> **Problem description**
Reproduce nothing but the closing run of lines: the line with "bpy.context.view_layer.update()" and each line that follows it to the end of the data.

> **Dataset excerpt**
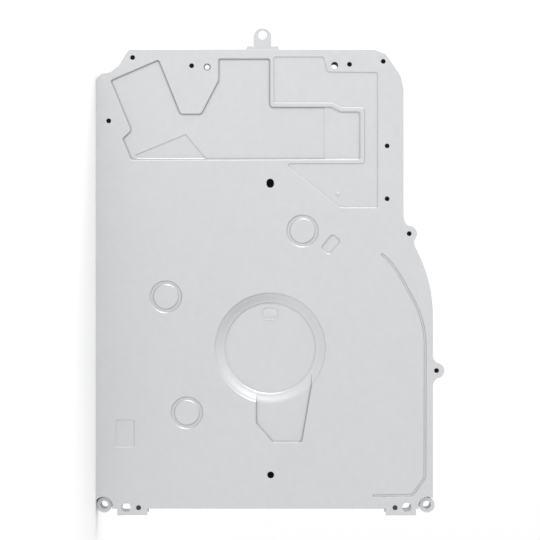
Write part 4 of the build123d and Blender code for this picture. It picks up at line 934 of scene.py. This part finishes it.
class DRIVE_OT_connectors(bpy.types.Operator):
    """Model the wire connector and the ribbon connector in the windows"""

    bl_idname = "drive.connectors"
    bl_label = "Connectors"

    def execute(self, context):
        cream = moulded("cream_nylon", (0.84, 0.79, 0.68), 0.42, 1800.0)
        # Painted shade: the faces inside the wire connector's hollow take a darker brown copy of the nylon
        hollow_shade = moulded("painted_hollow_shade", (0.62, 0.47, 0.27), 0.5, 1800.0)
        pale = moulded("pale_nylon", (0.78, 0.72, 0.68), 0.42, 1800.0)
        # Painted shade: the floors of the ribbon connector's two pits take a dark reddish copy of the nylon
        pit_shade = moulded("painted_pit_shade", (0.36, 0.17, 0.12), 0.5, 1800.0)
        dark = moulded("latch_plastic", (0.02, 0.02, 0.022), 0.4, 1800.0)
        tin = bright_metal("tinned_contact", (0.74, 0.66, 0.48), 0.25)
        shell = block("wire_shell", mm(4.4, 12.2, 1.8), mm(0.0, 0.0, 0.9))
        ears = [block("wire_ear", mm(5.5, 1.9, 1.5), mm(0.0, y, 0.75)) for y in (-5.15, 5.15)]
        hollow = block("hollow", mm(2.7, 9.2, 1.6), mm(0.0, 0.0, 1.3))
        notches = [block("notch", mm(0.9, 1.0, 1.4), mm(-1.8, y, 1.7)) for y in (-3.0, 0.0, 3.0)]
        bites = [disc("bite", 0.6 * MM, 1.2 * MM, 20, mm(0.0, y, 1.7)) for y in (-6.2, 6.2)]
        weld(shell, *ears)
        carve(shell, hollow, *notches, *bites)
        soften(shell, 0.12 * MM)
        half_wide, half_deep = mm(1.36, 4.62)
        paint(shell, cream, hollow_shade)
        # The hollow's inner faces get the painted shade
        tint(shell, 1, lambda centre, normal: abs(centre.x) < half_wide and abs(centre.y) < half_deep)
        stand_on_board(shell, *WIRE_CONNECTOR)
        piece(shell, "housing", "wire_connector", "wire_connector")
        pins = []
        for y in spread(WIRE_POLES, WIRE_PITCH):
            pins.append(soften(block("pin", mm(0.46, 0.46, 1.5), mm(0.0, y, 0.9)), 0.08 * MM))
            pins.append(block("foot", mm(2.6, 0.5, 0.14), mm(-3.3, y, 0.12)))
        pins = stand_on_board(join("wire_pins", *pins), *WIRE_CONNECTOR)
        piece(paint(pins, tin), "housing", "wire_connector")
        ribbon = block("ribbon_body", mm(6.1, RIBBON_LENGTH, 1.2), mm(0.0, 0.0, 0.62))
        step_face(ribbon, mm(0.5, -0.12))
        pits = [disc("pit", 0.55 * MM, 0.8 * MM, 20, mm(-0.4, y, 1.0)) for y in (-6.4, 6.4)]
        ways = spread(RIBBON_WAYS, RIBBON_PITCH)
        mouths = [block("mouth", mm(0.9, 0.3, 0.5), mm(-3.0, y, 0.3)) for y in ways]
        carve(ribbon, join("cutters", *mouths), *pits)
        soften(ribbon, 0.07 * MM, 2, 50.0)
        pit_floors = [Vector(mm(-0.4, y, 0.8)) for y in (-6.4, 6.4)]
        paint(ribbon, pale, pit_shade)
        # The pits' floors get the painted shade
        tint(ribbon, 1, lambda centre, normal: min((centre - pit).length for pit in pit_floors) < 0.58 * MM)
        stand_on_board(ribbon, *RIBBON_CONNECTOR)
        piece(ribbon, "housing", "ribbon_connector", "ribbon_connector")
        tails = [block("tail", mm(1.1, 0.22, 0.12), mm(-3.3, y, 0.07)) for y in ways]
        contacts = stand_on_board(join("ribbon_contacts", *tails), *RIBBON_CONNECTOR)
        piece(paint(contacts, tin), "housing", "ribbon_connector")
        latch = block("ribbon_latch", mm(1.3, RIBBON_LENGTH, 0.9), mm(0.0, 0.0, 0.5))
        step_face(latch, mm(0.25, -0.12))
        soften(latch, 0.08 * MM)
        stand_on_board(latch, *RIBBON_LATCH)
        piece(paint(latch, dark), "housing", "ribbon_latch", "ribbon_latch")
        return {"FINISHED"}


class DRIVE_OT_slot(bpy.types.Operator):
    """Finish the slot frame and its felt"""

    bl_idname = "drive.slot"
    bl_label = "Disc slot"

    def execute(self, context):
        paint_node("slot_frame", moulded("slot_plastic", (0.022, 0.022, 0.025), 0.5))
        paint_node("felt_strips", felt("slot_felt", (0.02, 0.02, 0.024)))
        return {"FINISHED"}


LEAD_SCREW_FOOT = (13.9, -21.6, -1.3)


class DRIVE_OT_pickup(bpy.types.Operator):
    """Finish the pickup unit and model its screwed shaft"""

    bl_idname = "drive.pickup"
    bl_label = "Pickup unit"

    def execute(self, context):
        rod = bright_metal("ground_rod", (0.76, 0.76, 0.77), 0.16)
        paint_node("unit_base", zinc_sheet("unit_plate", (0.60, 0.60, 0.59), 0.4))
        paint_node("guide_rods", rod)
        paint_node("spindle_base", moulded("motor_laminate", (0.03, 0.05, 0.035), 0.4))
        paint_node("spindle_rotor", bright_metal("turned_aluminium", (0.70, 0.71, 0.72), 0.3))
        paint_node("turntable_ring", rubber("turntable_rubber", (0.04, 0.04, 0.042), 0.7))
        paint_node("sled_body", bright_metal("die_cast_zinc", (0.40, 0.40, 0.41), 0.5))
        paint_node("lens_holder", moulded("lens_holder_plastic", (0.02, 0.02, 0.022), 0.5))
        paint_node("lens", coated_lens("coated_lens", (0.10, 0.14, 0.30)))
        paint_node("feed_motor", zinc_sheet("feed_motor_can", (0.58, 0.58, 0.57), 0.35))
        shaft = thread(
            "lead_screw_fine", radius=1.08 * MM, pitch=0.5 * MM, length=47.9 * MM, depth=0.2 * MM
        )
        along_sled = UNIT_TURN @ Matrix.Rotation(QUARTER_TURN, 4, "Y")
        move(shaft, in_unit(*LEAD_SCREW_FOOT), along_sled)
        piece(paint(shaft, rod), "leadscrew", "lead_screw", "lead_screw")
        return {"FINISHED"}


class DRIVE_OT_clamp(bpy.types.Operator):
    """Finish the clamp arm, its hinge and the clamper"""

    bl_idname = "drive.clamp"
    bl_label = "Clamp"

    def execute(self, context):
        steel = bright_metal("pressed_steel", (0.56, 0.57, 0.58), 0.36, (1.0, 0.1, 1.0))
        for name in ("clamp_arm", "clamp_hinge", "lever_pivots", "gear_bracket"):
            paint_node(name, steel)
        paint_node("clamper", moulded("clamper_plastic", (0.08, 0.08, 0.085), 0.4))
        return {"FINISHED"}


class DRIVE_OT_loading(bpy.types.Operator):
    """Finish the loading drive and model the worm's thread"""

    bl_idname = "drive.loading"
    bl_label = "Loading drive"

    def execute(self, context):
        acetal = moulded("acetal", (0.78, 0.76, 0.70), 0.36)
        brass = bright_metal("turned_brass", (0.60, 0.42, 0.16), 0.24)
        for name in ("roller_gear", "worm_wheel", "cam_slide"):
            paint_node(name, acetal)
        for n in range(4):
            paint_node(f"idler_gear_{n + 1}", acetal)
        paint_node("feed_roller", rubber("roller_rubber", (0.05, 0.05, 0.055), 0.6))
        paint_node("roller_shaft", bright_metal("roller_shaft_steel", (0.72, 0.72, 0.73), 0.18))
        paint_node("roller_bearings", moulded("bearing_plastic", (0.05, 0.05, 0.055), 0.45))
        paint_node("slide_guide", moulded("guide_plastic", (0.05, 0.05, 0.055), 0.45))
        paint_node("loading_motor", zinc_sheet("loading_motor_can", (0.60, 0.60, 0.59), 0.32))
        low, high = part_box("worm")
        middle = (low + high) / 2
        screw = thread(
            "worm_fine", radius=1.58 * MM, pitch=1.2 * MM, length=11.0 * MM, depth=0.42 * MM, segments=18
        )
        foot = (middle.x, low.y, middle.z)
        rearward = Matrix.Rotation(-QUARTER_TURN, 4, "X")
        move(screw, foot, rearward)
        pin = move(disc("worm_shaft", 0.74 * MM, 17.0 * MM, 20, mm(0.0, 0.0, 8.5)), foot, rearward)
        made = join("worm_fine", pin, screw)
        piece(paint(made, brass), "drive_worm", "worm", "worm")
        return {"FINISHED"}


class DRIVE_OT_levers(bpy.types.Operator):
    """Finish the sensing levers and the inner chassis, add the locating pin, and put a black stub behind
    the pan's hole as painted shade
    """

    bl_idname = "drive.levers"
    bl_label = "Levers and chassis"

    def execute(self, context):
        grey = moulded("lever_plastic", (0.07, 0.07, 0.075), 0.42)
        paint_node("lever_high", grey)
        paint_node("lever_low", grey)
        black = moulded("chassis_plastic", (0.02, 0.02, 0.022), 0.5)
        paint_node("inner_chassis", black)
        # Painted shade: a black stub stands behind the hole in the pan so that the hole looks dark
        stub = disc("hole_shade_stub", 2.7 * MM, 1.9 * MM, 40)
        step_face(stub, mm(1.0, -1.0))
        soften(stub, 0.15 * MM)
        move(stub, at(*SHADE_BEHIND_HOLE, PAN_OUT + 1.85), TO_UNDERSIDE)
        piece(paint(stub, black), "housing", "inner_chassis")
        white = moulded("pin_plastic", (0.8, 0.79, 0.76), 0.4)
        pin = disc("locating_pin", 1.25 * MM, 9.2 * MM, 32)
        step_face(pin, mm(0.5, 0.12))
        soften(pin, 0.1 * MM)
        move(pin, at(*LOCATING_PIN, 4.7), TO_LABEL)
        piece(paint(pin, white), "housing", "inner_chassis")
        return {"FINISHED"}


SENSOR_WIDTH = 36.0
FLOOR_SIZE = 80.0
SKY_BEHIND_SLOT = 0.72
SKY_BEHIND_TAB = 1.4
LAMPS = (
    ("key_light", (-0.8, 1.2, 0.3), 0.5, 6.0),
    ("rear_light", (0.9, 0.9, 0.9), 0.8, 5.0),
)
LAMPS_AIM = (0.0, 0.0, 0.08)

# Columns: the picture's right is the frame's +z, its up is +y, and the camera looks along +x
CAMERA_TURN = Matrix(((0.0, 0.0, -1.0), (0.0, 1.0, 0.0), (1.0, 0.0, 0.0)))


class DRIVE_OT_stage(bpy.types.Operator):
    """Set the floor, the soft light and the camera"""

    bl_idname = "drive.stage"
    bl_label = "Stage"

    def execute(self, context):
        settings = context.scene.drive_stage
        select_none()
        bpy.ops.mesh.primitive_plane_add(size=FLOOR_SIZE, location=(0.0, 0.0, 0.0))
        floor = start("studio_floor")
        paper = Finish("pale_paper")
        fibre = paper.noise(scale=300.0, detail=3.0, roughness=0.5)
        paper.feed("Base Color", paper.mix(fibre, (0.93, 0.93, 0.93, 1.0), (0.96, 0.96, 0.96, 1.0)))
        paper.constant(roughness=0.9, specular=0.1)
        paint(floor, paper.material)
        floor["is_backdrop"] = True
        context.scene.world = bpy.data.worlds.new("studio")
        sky = Nodes(context.scene.world, "Background")
        way = sky.node("ShaderNodeTexCoord", {}, {}, "Generated")
        rearward = sky.node("ShaderNodeSeparateXYZ", {}, {0: way}, "Y")
        strength = sky.node(
            "ShaderNodeMapRange",
            {"interpolation_type": "SMOOTHSTEP"},
            {
                "Value": rearward,
                "From Min": -0.9,
                "From Max": 0.9,
                "To Min": settings.sky * SKY_BEHIND_SLOT,
                "To Max": settings.sky * SKY_BEHIND_TAB,
            },
        )
        sky.feed("Strength", strength)
        sky.shader.inputs["Color"].default_value = (1.0, 1.0, 1.0, 1.0)
        for name, spot, size, power in LAMPS:
            lamp = bpy.data.lights.new(name, "AREA")
            lamp.size = size
            lamp.energy = power
            stand = bpy.data.objects.new(name, lamp)
            context.collection.objects.link(stand)
            stand.location = spot
            stand.rotation_euler = (Vector(LAMPS_AIM) - Vector(spot)).to_track_quat("-Z", "Y").to_euler()
        low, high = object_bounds()
        middle = (Vector(low) + Vector(high)) / 2
        lens = bpy.data.cameras.new("camera")
        lens.lens = settings.lens
        lens.sensor_width = SENSOR_WIDTH
        lens.clip_start = 0.05
        away = settings.picture_height * settings.lens / SENSOR_WIDTH
        camera = bpy.data.objects.new("camera", lens)
        context.collection.objects.link(camera)
        spot = (low[0] - away, middle.y, middle.z)
        camera.matrix_world = Matrix.Translation(spot) @ CAMERA_TURN.to_4x4()
        context.scene.camera = camera
        context.scene.view_settings.view_transform = "Standard"
        return {"FINISHED"}


class DRIVE_PT_panel(bpy.types.Panel):
    """Lists the drive's pieces in the order in which they are made"""

    bl_label = "Console optical drive"
    bl_idname = "DRIVE_PT_panel"
    bl_space_type = "VIEW_3D"
    bl_region_type = "UI"
    bl_category = "Drive"

    def draw(self, context):
        for operator in OPERATORS:
            self.layout.operator(operator.bl_idname)


SETTINGS = (
    ("drive_sheet", SheetSettings),
    ("drive_fasteners", FastenerSettings),
    ("drive_stage", StageSettings),
)
OPERATORS = (
    DRIVE_OT_stage,
    DRIVE_OT_covers,
    DRIVE_OT_cover_screws,
    DRIVE_OT_mounts,
    DRIVE_OT_board,
    DRIVE_OT_connectors,
    DRIVE_OT_slot,
    DRIVE_OT_pickup,
    DRIVE_OT_clamp,
    DRIVE_OT_loading,
    DRIVE_OT_levers,
)


def register():
    for name, group in SETTINGS:
        bpy.utils.register_class(group)
        setattr(bpy.types.Scene, name, PointerProperty(type=group))
    for operator in OPERATORS:
        bpy.utils.register_class(operator)
    bpy.utils.register_class(DRIVE_PT_panel)


def unregister():
    bpy.utils.unregister_class(DRIVE_PT_panel)
    for operator in reversed(OPERATORS):
        bpy.utils.unregister_class(operator)
    for name, group in SETTINGS:
        delattr(bpy.types.Scene, name)
        bpy.utils.unregister_class(group)


def main():
    register()
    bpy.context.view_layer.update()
    for operator in OPERATORS:
        group, name = operator.bl_idname.split(".")
        getattr(getattr(bpy.ops, group), name)()


if __name__ == "__main__":
    main()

> **Written answer**
    bpy.context.view_layer.update()
    for operator in OPERATORS:
        group, name = operator.bl_idname.split(".")
        getattr(getattr(bpy.ops, group), name)()


if __name__ == "__main__":
    main()